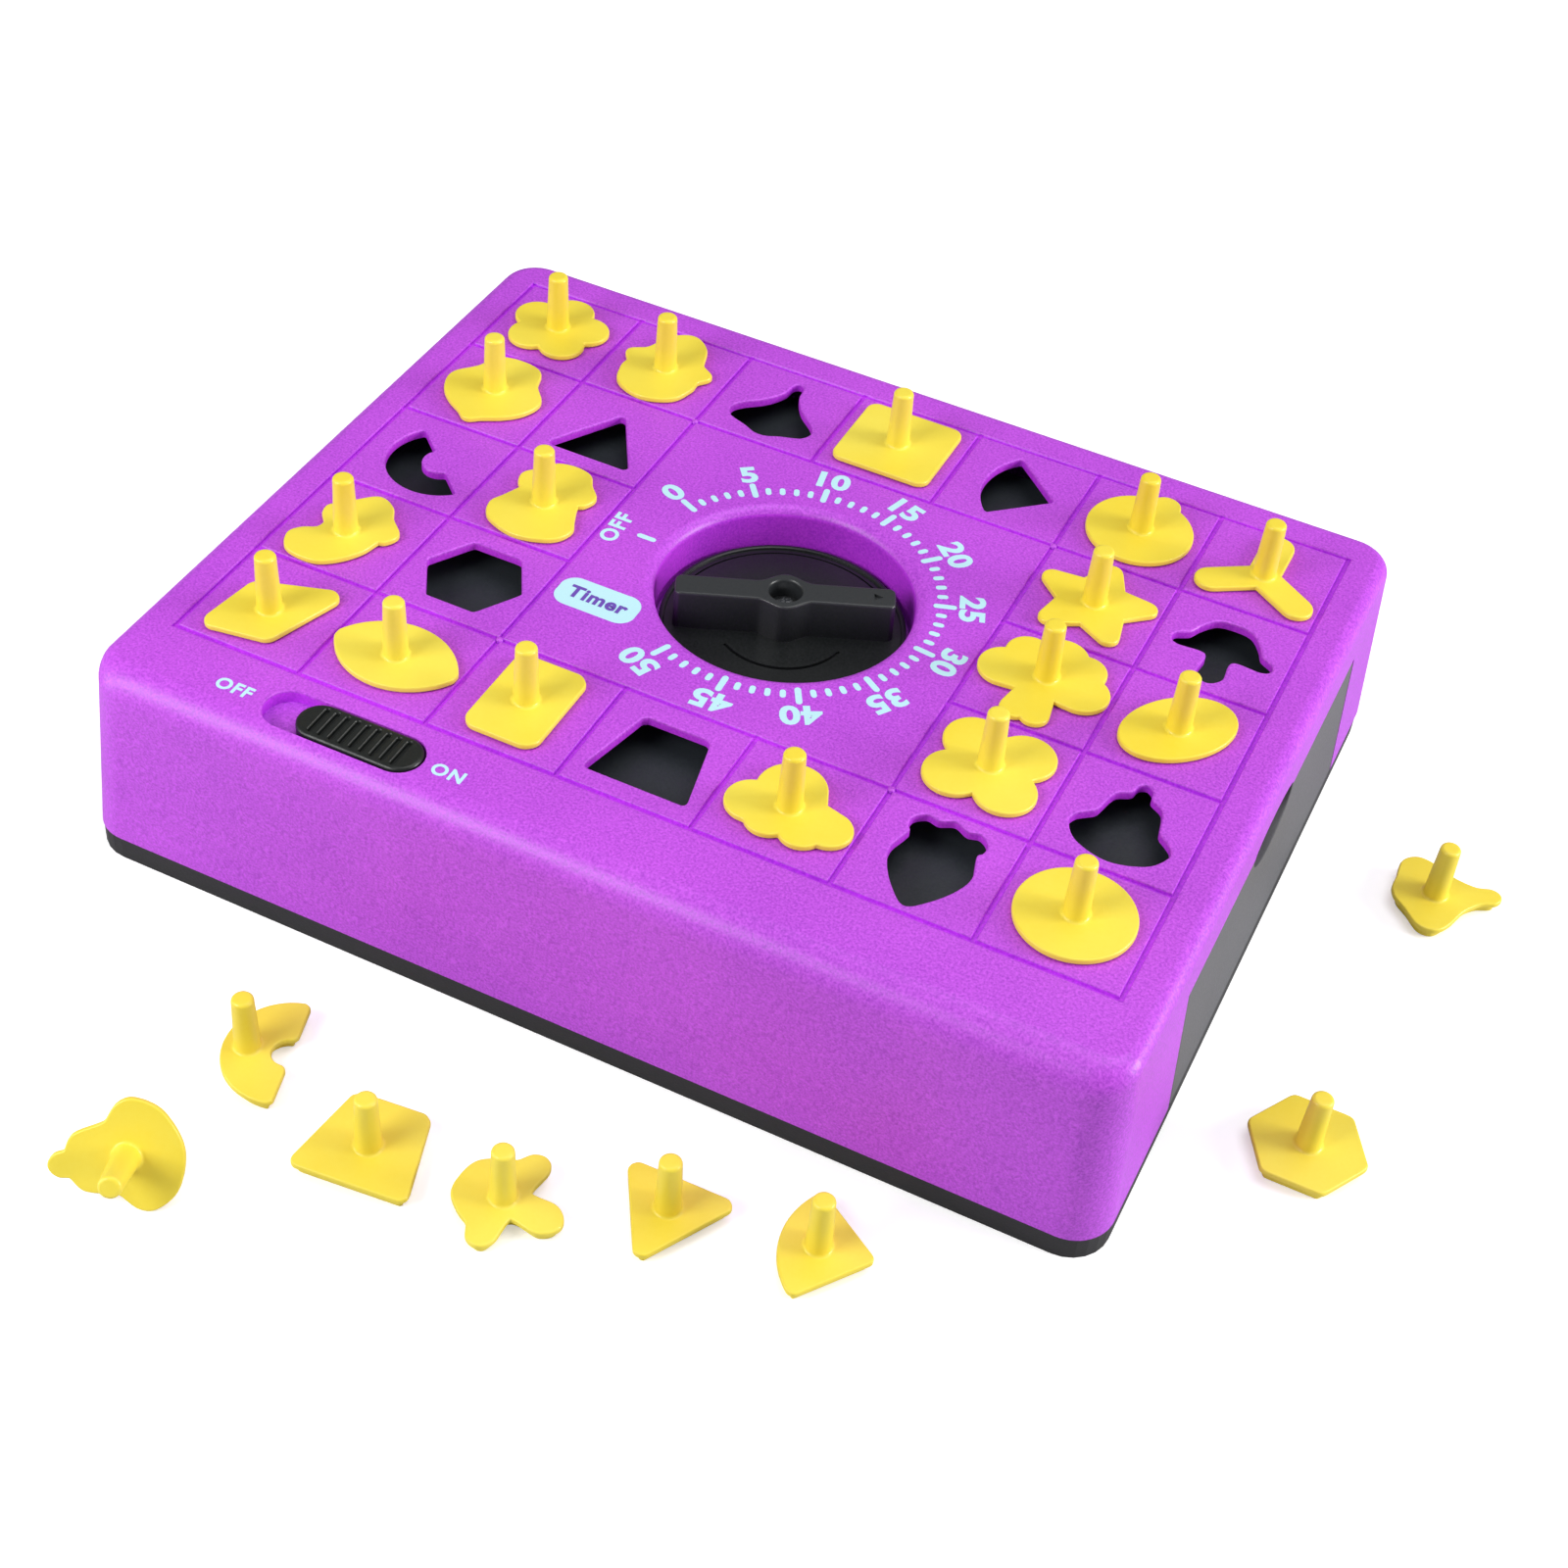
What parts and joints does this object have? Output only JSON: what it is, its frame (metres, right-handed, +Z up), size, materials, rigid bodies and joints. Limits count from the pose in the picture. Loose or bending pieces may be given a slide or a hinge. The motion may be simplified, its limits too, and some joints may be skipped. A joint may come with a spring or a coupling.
{
  "type": "pop-up shape timer game",
  "caption": "Pop-up shape timer game: a purple board of shaped holes with yellow knobbed pieces, a dial timer in the middle, an on/off switch and a storage drawer.",
  "frame": {"origin": "point of the dial's axis on the flat underside of the base, which rests on the table", "axes": "+Z up out of the board, +X to the drawer's side, +Y to the back, away from the switch"},
  "size_m": [0.2793, 0.2684, 0.0658],
  "materials": {
    "purple_plastic": "bright purple moulded plastic with a fine matt grain",
    "yellow_plastic": "satin yellow moulded plastic",
    "black_plastic": "satin black moulded plastic",
    "grey_plastic": "mid grey moulded plastic",
    "steel": "bright steel",
    "brass": "stamped brass"
  },
  "bodies": {
    "housing": {"top_housing": "purple_plastic", "base_plate": "black_plastic", "base_screw_1": "steel", "base_screw_2": "steel", "base_screw_3": "steel", "base_screw_4": "steel", "guide_pin_1": "steel", "guide_pin_2": "steel", "guide_pin_3": "steel", "guide_pin_4": "steel", "lift_spring_1": "steel", "lift_spring_2": "steel", "lift_spring_3": "steel", "lift_spring_4": "steel", "latch_pin": "steel", "timer_plate_upper": "brass", "timer_plate_lower": "brass", "timer_screw_1": "steel", "timer_screw_2": "steel", "drawer_runner_1": "black_plastic", "drawer_runner_2": "black_plastic"},
    "ejector": {"ejector_plate": "black_plastic"},
    "latch": {"latch_lever": "steel"},
    "dial": {"dial_knob": "black_plastic", "dial_screw": "steel", "timer_shaft": "steel", "mainspring_barrel": "brass", "centre_wheel": "brass", "trip_cam": "black_plastic"},
    "third_arbor": {"third_wheel": "brass"},
    "escape_arbor": {"escape_wheel": "brass"},
    "pallet": {"pallet_lever": "steel"},
    "switch": {"switch_slider": "black_plastic", "switch_link": "black_plastic"},
    "drawer": {"storage_drawer": "grey_plastic"},
    "shape_flower": {"piece_flower": "yellow_plastic"},
    "shape_bell": {"piece_bell": "yellow_plastic"},
    "shape_square": {"piece_square": "yellow_plastic"},
    "shape_apple": {"piece_apple": "yellow_plastic"},
    "shape_spokes": {"piece_spokes": "yellow_plastic"},
    "shape_peach": {"piece_peach": "yellow_plastic"},
    "shape_star": {"piece_star": "yellow_plastic"},
    "shape_gourd": {"piece_gourd": "yellow_plastic"},
    "shape_tree": {"piece_tree": "yellow_plastic"},
    "shape_egg": {"piece_egg": "yellow_plastic"},
    "shape_eggplant": {"piece_eggplant": "yellow_plastic"},
    "shape_clover": {"piece_clover": "yellow_plastic"},
    "shape_kite": {"piece_kite": "yellow_plastic"},
    "shape_lens": {"piece_lens": "yellow_plastic"},
    "shape_rectangle": {"piece_rectangle": "yellow_plastic"},
    "shape_cloud": {"piece_cloud": "yellow_plastic"},
    "shape_circle": {"piece_circle": "yellow_plastic"},
    "shape_half_ring": {"piece_half_ring": "yellow_plastic"},
    "shape_trapezoid": {"piece_trapezoid": "yellow_plastic"},
    "shape_mushroom": {"piece_mushroom": "yellow_plastic"},
    "shape_triangle": {"piece_triangle": "yellow_plastic"},
    "shape_sector": {"piece_sector": "yellow_plastic"},
    "shape_hexagon": {"piece_hexagon": "yellow_plastic"},
    "shape_onion": {"piece_onion": "yellow_plastic"},
    "shape_bulb": {"piece_bulb": "yellow_plastic"}
  },
  "joints": [
    {"name": "ejector_lift", "type": "slide", "parent": "housing", "child": "ejector", "axis": [0, 0, 1], "range_m": [0, 0.005], "deforming": ["lift_spring_1", "lift_spring_2", "lift_spring_3", "lift_spring_4"]},
    {"name": "latch_turn", "type": "hinge", "parent": "housing", "child": "latch", "pos_m": [0, -0.0835, 0.022], "axis": [1, 0, 0], "range_deg": [-4, 0], "stiffness_Nm_per_rad": 0.5},
    {"name": "dial_turn", "type": "hinge", "parent": "housing", "child": "dial", "pos_m": [0, 0, 0.0404], "axis": [0, 0, 1], "range_deg": [-138, 155]},
    {"name": "third_spin", "type": "hinge", "parent": "housing", "child": "third_arbor", "pos_m": [-0.02, 0, 0.021], "axis": [0, 0, 1], "range_deg": [-625, 560]},
    {"name": "escape_spin", "type": "hinge", "parent": "housing", "child": "escape_arbor", "pos_m": [-0.01538, 0.01269, 0.0245], "axis": [0, 0, 1], "range_deg": [-2220, 2490]},
    {"name": "pallet_rock", "type": "hinge", "parent": "housing", "child": "pallet", "pos_m": [-0.00619, 0.0204, 0.0245], "axis": [0, 0, 1], "range_deg": [-6, 6]},
    {"name": "switch_slide", "type": "slide", "parent": "housing", "child": "switch", "axis": [1, 0, 0], "range_m": [-0.0075, 0]},
    {"name": "drawer_slide", "type": "slide", "parent": "housing", "child": "drawer", "axis": [1, 0, 0], "range_m": [0, 0.075]},
    {"name": "flower_lift", "type": "slide", "parent": "ejector", "child": "shape_flower", "axis": [0, 0, 1], "range_m": [0, 0.04]},
    {"name": "bell_lift", "type": "slide", "parent": "ejector", "child": "shape_bell", "axis": [0, 0, 1], "range_m": [0, 0.04]},
    {"name": "square_lift", "type": "slide", "parent": "ejector", "child": "shape_square", "axis": [0, 0, 1], "range_m": [0, 0.04]},
    {"name": "apple_lift", "type": "slide", "parent": "ejector", "child": "shape_apple", "axis": [0, 0, 1], "range_m": [0, 0.04]},
    {"name": "spokes_lift", "type": "slide", "parent": "ejector", "child": "shape_spokes", "axis": [0, 0, 1], "range_m": [0, 0.04]},
    {"name": "peach_lift", "type": "slide", "parent": "ejector", "child": "shape_peach", "axis": [0, 0, 1], "range_m": [0, 0.04]},
    {"name": "star_lift", "type": "slide", "parent": "ejector", "child": "shape_star", "axis": [0, 0, 1], "range_m": [0, 0.04]},
    {"name": "gourd_lift", "type": "slide", "parent": "ejector", "child": "shape_gourd", "axis": [0, 0, 1], "range_m": [0, 0.04]},
    {"name": "tree_lift", "type": "slide", "parent": "ejector", "child": "shape_tree", "axis": [0, 0, 1], "range_m": [0, 0.04]},
    {"name": "egg_lift", "type": "slide", "parent": "ejector", "child": "shape_egg", "axis": [0, 0, 1], "range_m": [0, 0.04]},
    {"name": "eggplant_lift", "type": "slide", "parent": "ejector", "child": "shape_eggplant", "axis": [0, 0, 1], "range_m": [0, 0.04]},
    {"name": "clover_lift", "type": "slide", "parent": "ejector", "child": "shape_clover", "axis": [0, 0, 1], "range_m": [0, 0.04]},
    {"name": "kite_lift", "type": "slide", "parent": "ejector", "child": "shape_kite", "axis": [0, 0, 1], "range_m": [0, 0.04]},
    {"name": "lens_lift", "type": "slide", "parent": "ejector", "child": "shape_lens", "axis": [0, 0, 1], "range_m": [0, 0.04]},
    {"name": "rectangle_lift", "type": "slide", "parent": "ejector", "child": "shape_rectangle", "axis": [0, 0, 1], "range_m": [0, 0.04]},
    {"name": "cloud_lift", "type": "slide", "parent": "ejector", "child": "shape_cloud", "axis": [0, 0, 1], "range_m": [0, 0.04]},
    {"name": "circle_lift", "type": "slide", "parent": "ejector", "child": "shape_circle", "axis": [0, 0, 1], "range_m": [0, 0.04]},
    {"name": "half_ring_lift", "type": "slide", "parent": "housing", "child": "shape_half_ring", "axis": [0, 0, 1], "range_m": [0, 0.04]},
    {"name": "trapezoid_lift", "type": "slide", "parent": "housing", "child": "shape_trapezoid", "axis": [0, 0, 1], "range_m": [0, 0.04]},
    {"name": "mushroom_lift", "type": "slide", "parent": "housing", "child": "shape_mushroom", "axis": [0, 0, 1], "range_m": [0, 0.04]},
    {"name": "triangle_lift", "type": "slide", "parent": "housing", "child": "shape_triangle", "axis": [0, 0, 1], "range_m": [0, 0.04]},
    {"name": "sector_lift", "type": "slide", "parent": "housing", "child": "shape_sector", "axis": [0, 0, 1], "range_m": [0, 0.04]},
    {"name": "hexagon_push", "type": "slide", "parent": "housing", "child": "shape_hexagon", "axis": [1, 0, 0], "range_m": [0, 0.0751]},
    {"name": "onion_push", "type": "slide", "parent": "housing", "child": "shape_onion", "axis": [1, 0, 0], "range_m": [0, 0.0751]},
    {"name": "bulb_lift", "type": "slide", "parent": "housing", "child": "shape_bulb", "axis": [0, 0, 1], "range_m": [0, 0.04]}
  ],
  "couplings": [
    {"joint": "third_spin", "follows": "dial_turn", "ratio": -4},
    {"joint": "escape_spin", "follows": "dial_turn", "ratio": 16},
    {"joint": "hexagon_push", "follows": "drawer_slide", "ratio": 1},
    {"joint": "onion_push", "follows": "drawer_slide", "ratio": 1}
  ]
}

##########

■ Exercise requirements
From the material above, count the lines that include "frame" and give only the total.

■ Correct response
2